The first thing you could cause the target to do, as you are fuzzing all of these test
points but that's somewhat of a limitation but also it could be useful if you are hacking
to a device and you don't know. If you cause it to do something unintended that might be
useful. Maybe the OCD interface is not enabled, and maybe it's some sort of ‑‑ if it's
password protection, we might not be able to detect it. The vendors try to go sneaky
by cutting traces, leaving out jumpers on connections to try to prevent somebody from
using it. So we have to do a little more reverse engineering to find that first. Maybe there's
maybe no on‑chip debug interface. Future work, we want to add all sorts of support
for other stuff, which hopefully will happen, you know, as needed, as somebody says I need
to discover... spy by wire on TI and I will write a module or someone will write a module
to do it. There's lots of possibilities for this tool. It's a general purpose, propeller,
with lots of IO that you can do for stuff. We have a few more available at the hacker
warehouse at the DEF CON vendor area. All the stuff is available on JTAGulator.com,
and Parallax is selling assembled units and bare boards and in they run out of stock,
they will make it. I have been dying to read this poem. That
I went up to this guy that writes random poems and I said I developed tool called the JTAGulator
and he wrote this poem. Maybe you can make some sense of it. I will just read it.
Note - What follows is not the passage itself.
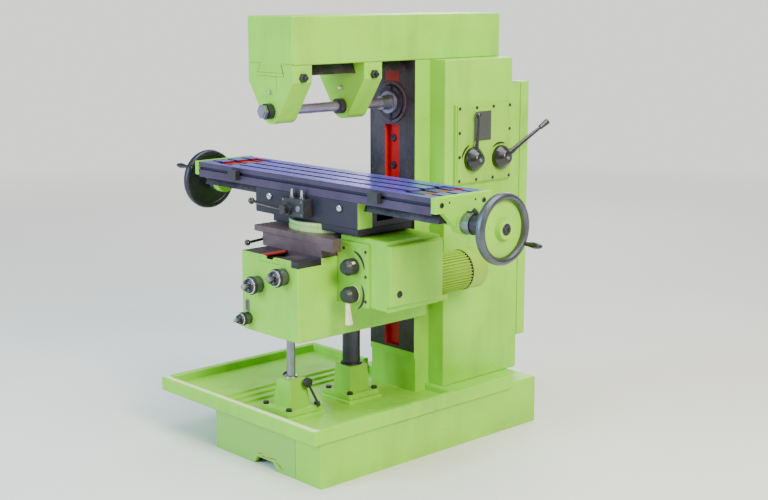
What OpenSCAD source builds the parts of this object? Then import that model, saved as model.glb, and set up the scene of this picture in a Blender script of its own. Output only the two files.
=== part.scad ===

Okay. Let's see. To take an object from made to modified, customized
interfaces between past and few truths can maintain their veneer in the face of signal
feedbacks, size of diamond screwdriver doesn't fit circuit, exit, enter the dragnet on all
sides, caught with tools debugging as form of how to gain access to what you have but
can't quite double blind verify, ascertain, make salient discoveries about electricity,
keeps its secrets from anything that's not luckily everything electric is JTAGulator.
Take apart a ball of and find particles that can't be broken into.
(Applause) So there we go. The end. Thank you.
(Applause). So I will leave this set up if you guys want
to come and take a look at it until they kick me off the stage.